Johnson in 1988 became the first black woman to earn a Ph.D. in electrical engineering from Rice. She went directly to the IBM T.J. Watson Research Center as a researcher. She remained with the company for more than 25 years in various capacities, and was part of the team that developed the prototype for IBM’s Deep Blue chess machine.

In 2011, Johnson became IBM’s business development executive for the Middle East and Africa, eventually becoming IBM Central’s CTO for East and West Africa. She lived in Nairobi, Kenya, and visited 22 African nations. Johnson retired from IBM in 2014 and became CEO of SKJ Visioneering, the IT consulting firm that became Global Mobile Finance, Inc.

Nelson earned a B.S. in chemical engineering from Rice in 1983 and an MBA from the University of Texas at Austin in 1988. After graduating from Rice, he volunteered for the Peace Corps in Liberia, starting a career in public service that includes serving in Islamabad, Milan, Mexico City, Frankfurt and Santo Domingo, and in Washington, D.C.

He served as U.S. Ambassador to Bosnia and Herzegovina from 2019 to 2022. Nelson is now the U.S. Ambassador in Residence at the George C. Marshall Center for Security Studies in Germany, guiding the institute’s strategy to address regional, transnational and global security challenges.
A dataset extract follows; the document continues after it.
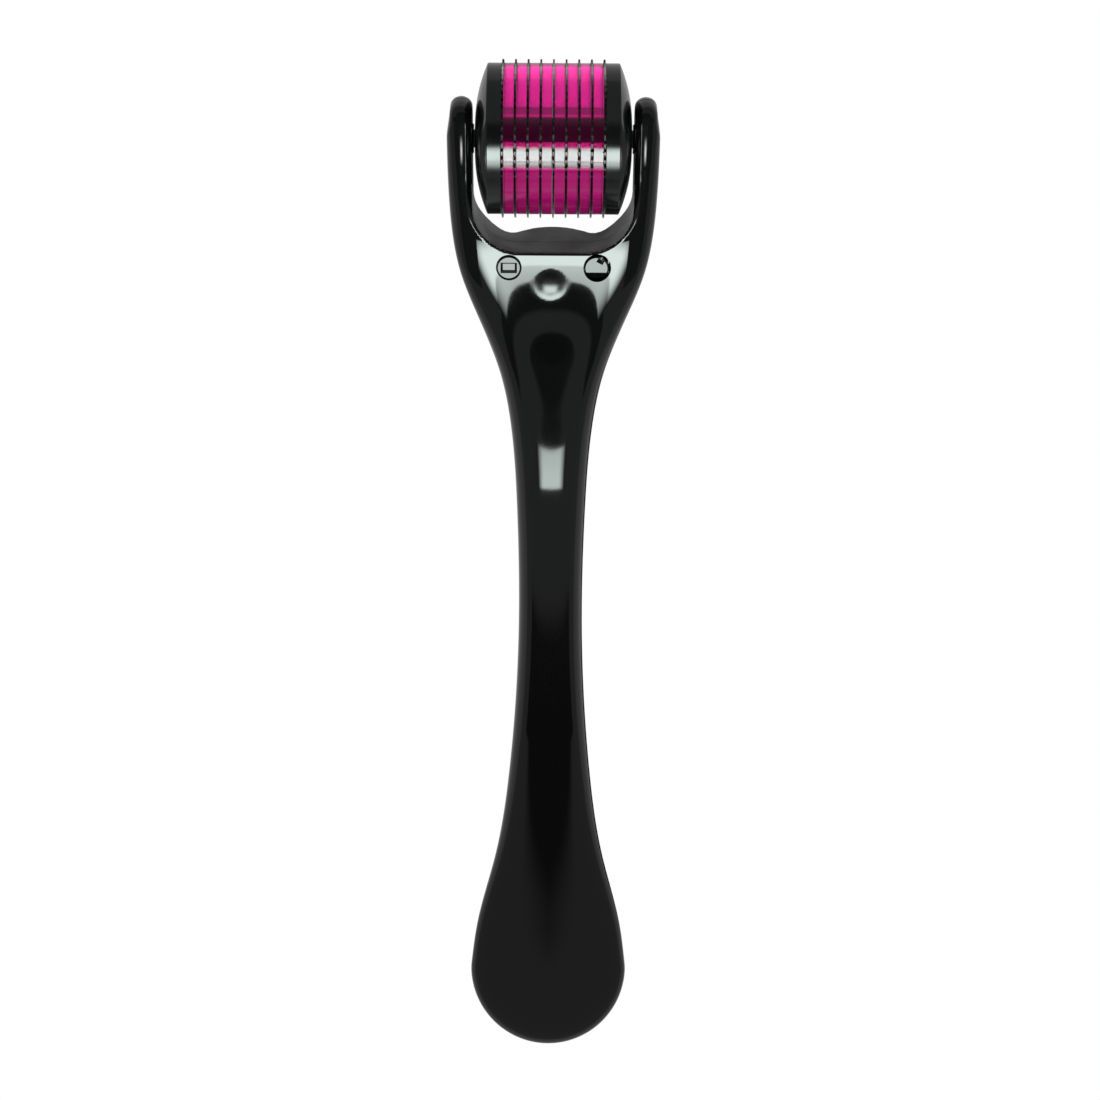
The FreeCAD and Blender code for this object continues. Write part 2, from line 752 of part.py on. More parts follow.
def make_shells(document):
    """The front and back shells, split along the middle surface."""
    sheet = document.Sizes
    fork = fork_placement(sheet)
    sections, spine = read_sections(sheet, fork)
    handle = make_handle(sheet, sections, fork)
    upper_space = make_upper_space(sheet, sections, spine)
    holes = make_pin_holes(sheet, fork)
    sites = peg_sites(sections)
    pegs = [make_peg(sheet, site, sheet.peg_radius, sheet.peg_length) for site in sites]
    posts = [make_peg_post(sheet, site) for site in sites]
    clearance = sheet.peg_clearance
    sockets = [
        make_peg(sheet, site, sheet.peg_radius + clearance, sheet.peg_length + clearance)
        for site in sites
    ]
    bump = make_bump(sheet, sections, handle)
    front = handle.common(upper_space).fuse(pegs + [bump]).cut(holes)
    back = handle.cut(upper_space).fuse(posts).cut(sockets + holes)
    return [add_shell(document, "front_shell", front), add_shell(document, "back_shell", back)]


def main():
    document = FreeCAD.newDocument("derma_roller")
    sheet = build_sheet(document)
    pieces = make_shells(document)
    pieces.append(make_lock_pin(document, "lock_pin_left", -1))
    pieces.append(make_lock_pin(document, "lock_pin_right", 1))
    pieces.append(make_axle_pin(document))
    pieces.append(make_core_tube(document))
    disc_count = int(sheet.disc_count)
    for number in range(1, disc_count + 1):
        pieces.append(make_needle_disc(document, number))
    for number in range(1, disc_count):
        pieces.append(make_spacer_ring(document, number))
    pieces.append(make_end_cap(document, "end_cap_left", -1))
    pieces.append(make_end_cap(document, "end_cap_right", 1))
    document.recompute()
    check_document(document, pieces)
    write_parts(pieces)


def check_document(document, pieces):
    for item in document.Objects:
        if "Invalid" in item.State or "Error" in item.State:
            raise RuntimeError(f"{item.Label} failed to compute: {item.State}")
    for piece in pieces:
        if piece.Shape.isNull() or not piece.Shape.isValid():
            raise RuntimeError(f"{piece.Label} has no valid shape")


def write_parts(pieces):
    os.makedirs("parts", exist_ok=True)
    for piece in pieces:
        piece.Shape.exportStep(f"parts/{piece.Label}.step")
        print(piece.Label, "volume", round(piece.Shape.Volume, 2))


main()
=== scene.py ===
import json
import math

import bmesh
import bpy
import numpy as np
from mathutils import Matrix, Vector, geometry


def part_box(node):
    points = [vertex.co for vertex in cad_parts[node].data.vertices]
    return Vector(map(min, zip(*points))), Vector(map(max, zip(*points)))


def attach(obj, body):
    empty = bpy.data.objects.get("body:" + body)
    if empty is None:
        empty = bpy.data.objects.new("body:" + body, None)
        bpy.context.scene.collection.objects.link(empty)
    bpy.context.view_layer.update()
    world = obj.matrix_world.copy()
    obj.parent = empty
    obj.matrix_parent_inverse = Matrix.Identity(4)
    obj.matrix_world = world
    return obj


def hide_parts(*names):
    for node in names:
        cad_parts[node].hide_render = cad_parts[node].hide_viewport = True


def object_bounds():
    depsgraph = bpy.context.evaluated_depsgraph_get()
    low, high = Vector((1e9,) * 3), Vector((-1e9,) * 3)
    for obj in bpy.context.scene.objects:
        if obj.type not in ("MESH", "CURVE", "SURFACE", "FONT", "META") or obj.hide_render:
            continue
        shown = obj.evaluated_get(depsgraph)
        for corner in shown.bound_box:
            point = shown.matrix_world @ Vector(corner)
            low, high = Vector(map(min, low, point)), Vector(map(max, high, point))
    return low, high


# A derma roller lying on its back: +Y runs from the handle's butt to the roller, +X along the
# roller's axle, +Z up. Shapes are worked out in millimetres and turned into metres at the end.

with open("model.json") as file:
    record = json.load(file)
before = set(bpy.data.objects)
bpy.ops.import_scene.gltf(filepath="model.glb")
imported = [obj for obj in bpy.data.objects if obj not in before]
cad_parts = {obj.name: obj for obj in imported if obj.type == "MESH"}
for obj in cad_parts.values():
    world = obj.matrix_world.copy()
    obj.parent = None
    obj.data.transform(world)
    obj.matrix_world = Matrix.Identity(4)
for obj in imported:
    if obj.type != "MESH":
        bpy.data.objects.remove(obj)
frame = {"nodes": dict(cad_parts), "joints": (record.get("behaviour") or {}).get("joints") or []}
CAD_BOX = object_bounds()

MM = 0.001
AXLE = np.array(frame["joints"][0]["pos_m"]) / MM
DISC_COUNT = sum(name.startswith("needle_disc") for name in frame["nodes"])


# ---- the handle's shape --------------------------------------------------------------------

# Cross-sections from the butt to the fork's tips: the middle surface's place, the half width,
# the heights in front of and behind the middle surface, the squareness (2 is an ellipse), and
# the ridge and valleys on the back. They repeat the CAD model's driving sizes.
SECTIONS = (
    (-58.3, 3.80, 11.00, 3.60, 4.05, 2.3, 0.0, 0.0),
    (-51.8, 3.85, 10.10, 3.65, 4.05, 2.3, 0.0, 0.0),
    (-42.8, 4.30, 7.75, 3.85, 4.15, 2.25, 0.0, 0.0),
    (-30.8, 5.25, 5.78, 4.15, 4.30, 2.2, 0.0, 0.0),
    (-8.8, 6.30, 4.48, 4.45, 4.45, 2.2, 0.0, 0.0),
    (7.2, 6.15, 4.83, 4.60, 4.60, 2.2, 0.0, 0.0),
    (19.2, 5.60, 5.82, 4.75, 4.80, 2.3, 0.0, 0.0),
    (27.2, 5.25, 7.60, 4.85, 4.90, 2.5, 0.0, 0.3),
    (34.2, 5.15, 10.45, 4.85, 5.05, 3.0, 0.3, 1.1),
    (40.2, 6.15, 12.85, 4.75, 5.40, 3.8, 0.8, 1.8),
)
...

Jones is the Noah Harding Professor of Mathematics at Rice. After earning his B.A. in chemical engineering from the Rice Institute in 1958, Jones completed his Ph.D. in mathematics at Rice in 1961, and joined the Rice faculty in 1962.

Jones received his first George R. Brown Award for Superior Teaching in 1968, and again in 1972, 1973, 1978, 1985 and 1990. In 1980 and 1991, he was given Rice’s highest teaching honor, the George R. Brown Prize for Excellence in Teaching. He received the Nicolas Salgo Distinguished Teacher Award in 1977 and 1994, and in 2007 was named the Texas Professor of the Year by the Carnegie Foundation for Advancement of Teaching and the Council for Advancement and Support of Education.

The Laureates Awards will be formally presented during the Association of Rice Alumni reception and dinner at the Post Oak Hotel in Houston on May 4.